## [INPUT RECORDS]
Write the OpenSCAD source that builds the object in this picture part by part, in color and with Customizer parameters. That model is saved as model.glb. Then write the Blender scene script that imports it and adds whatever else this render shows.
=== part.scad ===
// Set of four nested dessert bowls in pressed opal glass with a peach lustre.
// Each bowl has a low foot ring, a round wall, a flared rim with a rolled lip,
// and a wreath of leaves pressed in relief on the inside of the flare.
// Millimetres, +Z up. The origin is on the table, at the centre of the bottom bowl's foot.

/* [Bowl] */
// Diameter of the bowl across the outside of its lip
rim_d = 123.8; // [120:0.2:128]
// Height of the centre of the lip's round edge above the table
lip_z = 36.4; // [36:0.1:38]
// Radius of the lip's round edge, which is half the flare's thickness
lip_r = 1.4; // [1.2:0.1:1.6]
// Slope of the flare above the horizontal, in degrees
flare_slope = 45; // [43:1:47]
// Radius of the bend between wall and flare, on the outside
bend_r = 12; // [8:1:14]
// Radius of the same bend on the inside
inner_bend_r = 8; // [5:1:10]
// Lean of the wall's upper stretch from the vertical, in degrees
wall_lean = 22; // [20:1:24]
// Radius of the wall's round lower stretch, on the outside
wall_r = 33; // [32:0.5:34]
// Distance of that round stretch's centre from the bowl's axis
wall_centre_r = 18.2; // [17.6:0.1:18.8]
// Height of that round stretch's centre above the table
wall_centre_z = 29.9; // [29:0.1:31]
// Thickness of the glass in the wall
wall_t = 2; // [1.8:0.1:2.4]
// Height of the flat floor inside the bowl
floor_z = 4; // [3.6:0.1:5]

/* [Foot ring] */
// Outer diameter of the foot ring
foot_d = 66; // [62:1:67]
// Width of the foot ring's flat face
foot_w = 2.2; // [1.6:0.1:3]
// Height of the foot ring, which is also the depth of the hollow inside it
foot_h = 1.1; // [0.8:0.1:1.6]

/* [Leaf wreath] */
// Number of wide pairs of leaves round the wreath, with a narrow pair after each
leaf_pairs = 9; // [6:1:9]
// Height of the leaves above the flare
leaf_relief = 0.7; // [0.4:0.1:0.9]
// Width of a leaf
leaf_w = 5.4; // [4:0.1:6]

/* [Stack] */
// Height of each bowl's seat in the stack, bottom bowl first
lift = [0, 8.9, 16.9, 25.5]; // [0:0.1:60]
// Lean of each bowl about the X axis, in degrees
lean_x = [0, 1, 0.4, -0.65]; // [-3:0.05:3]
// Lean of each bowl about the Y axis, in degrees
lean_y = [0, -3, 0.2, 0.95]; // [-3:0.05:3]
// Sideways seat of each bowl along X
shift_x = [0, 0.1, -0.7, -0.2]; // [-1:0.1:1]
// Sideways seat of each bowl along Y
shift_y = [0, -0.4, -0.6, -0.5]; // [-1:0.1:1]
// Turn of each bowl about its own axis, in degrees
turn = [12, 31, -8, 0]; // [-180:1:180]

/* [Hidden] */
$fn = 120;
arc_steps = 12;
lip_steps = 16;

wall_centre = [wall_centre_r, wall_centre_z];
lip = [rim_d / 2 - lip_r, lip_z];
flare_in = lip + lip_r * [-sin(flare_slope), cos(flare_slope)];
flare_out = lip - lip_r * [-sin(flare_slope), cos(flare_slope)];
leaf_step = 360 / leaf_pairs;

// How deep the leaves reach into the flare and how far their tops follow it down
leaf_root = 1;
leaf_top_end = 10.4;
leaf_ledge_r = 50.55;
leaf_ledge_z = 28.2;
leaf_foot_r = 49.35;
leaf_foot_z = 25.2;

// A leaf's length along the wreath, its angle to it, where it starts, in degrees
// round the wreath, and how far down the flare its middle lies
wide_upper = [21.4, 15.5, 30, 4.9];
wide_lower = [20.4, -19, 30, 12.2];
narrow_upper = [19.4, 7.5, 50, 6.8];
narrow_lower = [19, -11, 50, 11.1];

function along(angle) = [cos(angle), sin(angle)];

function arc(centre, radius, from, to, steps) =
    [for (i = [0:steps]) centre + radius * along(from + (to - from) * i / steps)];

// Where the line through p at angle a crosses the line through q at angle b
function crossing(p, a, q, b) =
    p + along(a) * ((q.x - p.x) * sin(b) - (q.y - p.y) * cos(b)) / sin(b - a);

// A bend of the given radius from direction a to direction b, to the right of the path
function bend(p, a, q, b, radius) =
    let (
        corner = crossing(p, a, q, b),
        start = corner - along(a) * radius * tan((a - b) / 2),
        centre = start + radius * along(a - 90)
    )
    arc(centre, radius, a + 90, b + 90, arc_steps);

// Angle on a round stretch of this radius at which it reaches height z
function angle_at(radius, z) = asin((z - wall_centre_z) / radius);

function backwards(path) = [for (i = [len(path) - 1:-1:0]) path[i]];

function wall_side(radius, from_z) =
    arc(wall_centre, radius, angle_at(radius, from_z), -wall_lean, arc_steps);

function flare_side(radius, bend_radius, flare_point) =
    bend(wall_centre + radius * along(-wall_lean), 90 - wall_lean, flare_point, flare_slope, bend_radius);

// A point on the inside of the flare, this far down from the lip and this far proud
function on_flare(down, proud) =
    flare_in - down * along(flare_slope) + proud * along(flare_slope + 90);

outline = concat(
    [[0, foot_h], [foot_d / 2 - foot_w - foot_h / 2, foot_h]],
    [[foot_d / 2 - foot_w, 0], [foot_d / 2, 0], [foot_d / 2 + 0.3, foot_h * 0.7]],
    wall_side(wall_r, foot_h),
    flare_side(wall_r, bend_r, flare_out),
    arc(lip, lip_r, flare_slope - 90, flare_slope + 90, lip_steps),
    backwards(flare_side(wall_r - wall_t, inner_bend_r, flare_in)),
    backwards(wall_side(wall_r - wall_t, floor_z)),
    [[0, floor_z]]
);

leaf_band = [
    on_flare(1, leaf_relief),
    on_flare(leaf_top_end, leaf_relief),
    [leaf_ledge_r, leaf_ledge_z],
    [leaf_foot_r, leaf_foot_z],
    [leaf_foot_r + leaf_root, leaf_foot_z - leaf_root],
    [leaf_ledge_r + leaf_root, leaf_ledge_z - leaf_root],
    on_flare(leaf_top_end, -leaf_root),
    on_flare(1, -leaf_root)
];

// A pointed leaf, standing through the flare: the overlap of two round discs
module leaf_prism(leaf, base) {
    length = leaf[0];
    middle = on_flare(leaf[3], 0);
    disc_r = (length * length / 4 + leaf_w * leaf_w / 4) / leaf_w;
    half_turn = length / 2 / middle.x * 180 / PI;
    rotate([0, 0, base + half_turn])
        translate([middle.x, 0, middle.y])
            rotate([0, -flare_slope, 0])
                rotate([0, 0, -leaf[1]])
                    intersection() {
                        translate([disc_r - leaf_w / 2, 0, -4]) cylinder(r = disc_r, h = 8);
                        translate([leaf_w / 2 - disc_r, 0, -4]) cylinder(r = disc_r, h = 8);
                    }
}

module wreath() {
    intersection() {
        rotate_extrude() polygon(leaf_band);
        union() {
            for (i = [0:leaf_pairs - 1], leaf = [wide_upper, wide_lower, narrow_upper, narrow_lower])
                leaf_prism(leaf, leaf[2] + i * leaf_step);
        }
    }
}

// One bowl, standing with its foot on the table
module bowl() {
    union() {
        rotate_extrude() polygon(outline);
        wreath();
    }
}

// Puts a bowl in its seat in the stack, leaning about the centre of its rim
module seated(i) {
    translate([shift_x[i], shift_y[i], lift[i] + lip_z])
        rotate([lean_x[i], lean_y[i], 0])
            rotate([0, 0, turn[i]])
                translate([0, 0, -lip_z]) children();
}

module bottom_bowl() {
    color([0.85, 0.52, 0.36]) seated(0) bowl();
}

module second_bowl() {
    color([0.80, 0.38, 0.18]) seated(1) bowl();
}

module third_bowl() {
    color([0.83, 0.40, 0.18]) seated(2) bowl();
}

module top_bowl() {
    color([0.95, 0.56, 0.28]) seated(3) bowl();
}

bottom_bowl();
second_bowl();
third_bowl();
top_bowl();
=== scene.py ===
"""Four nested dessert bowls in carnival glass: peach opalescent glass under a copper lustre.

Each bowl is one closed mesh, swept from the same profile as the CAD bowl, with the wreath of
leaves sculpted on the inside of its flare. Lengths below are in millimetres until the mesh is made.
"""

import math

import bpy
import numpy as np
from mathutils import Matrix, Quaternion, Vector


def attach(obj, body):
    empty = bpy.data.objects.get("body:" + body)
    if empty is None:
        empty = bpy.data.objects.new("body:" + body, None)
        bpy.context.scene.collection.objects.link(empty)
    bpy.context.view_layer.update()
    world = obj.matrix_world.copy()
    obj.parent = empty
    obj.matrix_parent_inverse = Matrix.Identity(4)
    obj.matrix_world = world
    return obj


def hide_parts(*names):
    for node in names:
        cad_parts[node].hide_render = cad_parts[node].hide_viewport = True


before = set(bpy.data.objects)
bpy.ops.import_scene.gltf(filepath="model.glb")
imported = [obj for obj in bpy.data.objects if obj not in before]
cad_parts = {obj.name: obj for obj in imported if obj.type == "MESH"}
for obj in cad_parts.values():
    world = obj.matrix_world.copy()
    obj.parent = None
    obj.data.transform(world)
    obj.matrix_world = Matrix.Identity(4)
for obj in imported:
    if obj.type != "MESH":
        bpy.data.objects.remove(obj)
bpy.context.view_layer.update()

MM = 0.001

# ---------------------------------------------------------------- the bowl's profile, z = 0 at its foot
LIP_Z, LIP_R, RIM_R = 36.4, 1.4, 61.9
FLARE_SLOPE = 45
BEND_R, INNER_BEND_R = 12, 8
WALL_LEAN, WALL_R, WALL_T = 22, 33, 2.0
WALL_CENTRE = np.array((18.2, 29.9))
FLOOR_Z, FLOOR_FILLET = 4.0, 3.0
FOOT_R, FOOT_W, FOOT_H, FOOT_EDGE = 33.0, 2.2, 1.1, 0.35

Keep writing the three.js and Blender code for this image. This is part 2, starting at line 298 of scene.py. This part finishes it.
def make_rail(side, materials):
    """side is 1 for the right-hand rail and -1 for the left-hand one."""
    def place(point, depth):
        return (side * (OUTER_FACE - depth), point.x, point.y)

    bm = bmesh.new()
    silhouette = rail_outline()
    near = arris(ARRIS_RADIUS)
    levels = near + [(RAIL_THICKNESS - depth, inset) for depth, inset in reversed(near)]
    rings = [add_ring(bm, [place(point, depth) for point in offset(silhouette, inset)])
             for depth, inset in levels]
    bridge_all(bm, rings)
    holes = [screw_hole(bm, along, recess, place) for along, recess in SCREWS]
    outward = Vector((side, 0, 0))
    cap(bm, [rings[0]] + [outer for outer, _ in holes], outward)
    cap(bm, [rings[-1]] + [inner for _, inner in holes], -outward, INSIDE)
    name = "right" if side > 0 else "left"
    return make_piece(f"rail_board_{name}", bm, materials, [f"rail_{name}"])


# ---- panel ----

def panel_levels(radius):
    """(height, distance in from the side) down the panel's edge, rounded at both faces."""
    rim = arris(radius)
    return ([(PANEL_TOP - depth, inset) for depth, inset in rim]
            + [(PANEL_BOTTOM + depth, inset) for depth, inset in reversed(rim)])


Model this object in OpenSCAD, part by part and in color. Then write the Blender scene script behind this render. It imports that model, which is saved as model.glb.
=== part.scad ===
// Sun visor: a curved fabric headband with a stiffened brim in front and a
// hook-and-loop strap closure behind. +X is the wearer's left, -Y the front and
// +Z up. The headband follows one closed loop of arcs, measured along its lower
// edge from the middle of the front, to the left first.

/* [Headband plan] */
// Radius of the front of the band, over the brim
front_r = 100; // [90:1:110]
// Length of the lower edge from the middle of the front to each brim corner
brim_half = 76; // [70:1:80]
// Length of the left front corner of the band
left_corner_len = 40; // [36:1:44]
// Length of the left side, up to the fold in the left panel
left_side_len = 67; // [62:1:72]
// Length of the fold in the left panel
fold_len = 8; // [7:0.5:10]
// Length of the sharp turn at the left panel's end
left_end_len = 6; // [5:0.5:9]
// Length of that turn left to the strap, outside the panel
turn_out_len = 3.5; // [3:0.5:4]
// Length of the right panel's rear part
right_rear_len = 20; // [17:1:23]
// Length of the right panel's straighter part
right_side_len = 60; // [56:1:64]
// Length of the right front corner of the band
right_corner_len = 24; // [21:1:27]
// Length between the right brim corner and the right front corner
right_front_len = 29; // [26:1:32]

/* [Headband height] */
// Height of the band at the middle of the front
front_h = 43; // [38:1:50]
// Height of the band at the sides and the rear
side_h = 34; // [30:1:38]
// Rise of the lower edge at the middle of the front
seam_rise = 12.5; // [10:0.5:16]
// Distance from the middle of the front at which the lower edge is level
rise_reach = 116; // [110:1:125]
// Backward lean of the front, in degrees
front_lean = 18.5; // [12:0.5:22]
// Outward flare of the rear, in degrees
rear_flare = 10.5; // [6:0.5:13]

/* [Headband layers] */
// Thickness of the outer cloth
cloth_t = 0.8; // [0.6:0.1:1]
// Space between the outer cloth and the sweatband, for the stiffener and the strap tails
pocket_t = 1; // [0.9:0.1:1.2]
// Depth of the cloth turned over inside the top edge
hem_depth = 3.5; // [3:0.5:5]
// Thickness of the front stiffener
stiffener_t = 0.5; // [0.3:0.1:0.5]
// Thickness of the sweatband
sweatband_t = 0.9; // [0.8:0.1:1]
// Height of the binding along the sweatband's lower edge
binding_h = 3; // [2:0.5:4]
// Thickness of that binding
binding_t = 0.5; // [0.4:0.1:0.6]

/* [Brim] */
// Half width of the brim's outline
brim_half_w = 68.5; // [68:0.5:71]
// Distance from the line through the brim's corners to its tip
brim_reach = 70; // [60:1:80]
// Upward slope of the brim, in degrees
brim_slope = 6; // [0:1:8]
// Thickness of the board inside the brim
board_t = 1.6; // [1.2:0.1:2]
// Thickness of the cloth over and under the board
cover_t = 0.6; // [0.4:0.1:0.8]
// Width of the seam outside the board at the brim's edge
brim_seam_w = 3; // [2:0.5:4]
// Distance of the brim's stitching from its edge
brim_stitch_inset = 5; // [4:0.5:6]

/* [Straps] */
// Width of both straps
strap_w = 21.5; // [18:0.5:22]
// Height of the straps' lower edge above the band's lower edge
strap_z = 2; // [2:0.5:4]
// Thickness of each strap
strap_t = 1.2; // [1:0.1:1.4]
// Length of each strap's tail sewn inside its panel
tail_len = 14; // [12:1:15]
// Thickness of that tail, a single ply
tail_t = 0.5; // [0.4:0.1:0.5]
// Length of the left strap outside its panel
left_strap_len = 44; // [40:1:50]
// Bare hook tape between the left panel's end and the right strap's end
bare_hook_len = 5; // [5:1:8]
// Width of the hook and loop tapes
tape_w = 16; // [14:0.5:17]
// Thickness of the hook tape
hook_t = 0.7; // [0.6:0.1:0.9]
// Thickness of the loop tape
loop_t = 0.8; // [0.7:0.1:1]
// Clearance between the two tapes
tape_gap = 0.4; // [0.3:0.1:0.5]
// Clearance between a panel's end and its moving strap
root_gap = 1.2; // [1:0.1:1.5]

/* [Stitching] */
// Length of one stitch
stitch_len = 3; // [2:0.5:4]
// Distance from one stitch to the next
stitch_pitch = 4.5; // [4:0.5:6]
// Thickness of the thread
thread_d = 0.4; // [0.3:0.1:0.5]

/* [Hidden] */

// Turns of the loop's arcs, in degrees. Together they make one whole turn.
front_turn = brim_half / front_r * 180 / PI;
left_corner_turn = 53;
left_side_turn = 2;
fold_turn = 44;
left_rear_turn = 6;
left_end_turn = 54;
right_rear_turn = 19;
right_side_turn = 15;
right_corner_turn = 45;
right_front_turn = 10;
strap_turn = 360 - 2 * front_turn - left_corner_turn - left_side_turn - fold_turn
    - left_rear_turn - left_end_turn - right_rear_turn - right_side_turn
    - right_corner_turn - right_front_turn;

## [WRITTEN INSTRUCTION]
Return verbatim the lines that run from the line containing "centre of its rim" through the line containing "imported = [obj", inclusive.

## [TASK ANSWER]
// Puts a bowl in its seat in the stack, leaning about the centre of its rim
module seated(i) {
    translate([shift_x[i], shift_y[i], lift[i] + lip_z])
        rotate([lean_x[i], lean_y[i], 0])
            rotate([0, 0, turn[i]])
                translate([0, 0, -lip_z]) children();
}

module bottom_bowl() {
    color([0.85, 0.52, 0.36]) seated(0) bowl();
}

module second_bowl() {
    color([0.80, 0.38, 0.18]) seated(1) bowl();
}

module third_bowl() {
    color([0.83, 0.40, 0.18]) seated(2) bowl();
}

module top_bowl() {
    color([0.95, 0.56, 0.28]) seated(3) bowl();
}

bottom_bowl();
second_bowl();
third_bowl();
top_bowl();
=== scene.py ===
"""Four nested dessert bowls in carnival glass: peach opalescent glass under a copper lustre.

Each bowl is one closed mesh, swept from the same profile as the CAD bowl, with the wreath of
leaves sculpted on the inside of its flare. Lengths below are in millimetres until the mesh is made.
"""

import math

import bpy
import numpy as np
from mathutils import Matrix, Quaternion, Vector


def attach(obj, body):
    empty = bpy.data.objects.get("body:" + body)
    if empty is None:
        empty = bpy.data.objects.new("body:" + body, None)
        bpy.context.scene.collection.objects.link(empty)
    bpy.context.view_layer.update()
    world = obj.matrix_world.copy()
    obj.parent = empty
    obj.matrix_parent_inverse = Matrix.Identity(4)
    obj.matrix_world = world
    return obj


def hide_parts(*names):
    for node in names:
        cad_parts[node].hide_render = cad_parts[node].hide_viewport = True


before = set(bpy.data.objects)
bpy.ops.import_scene.gltf(filepath="model.glb")
imported = [obj for obj in bpy.data.objects if obj not in before]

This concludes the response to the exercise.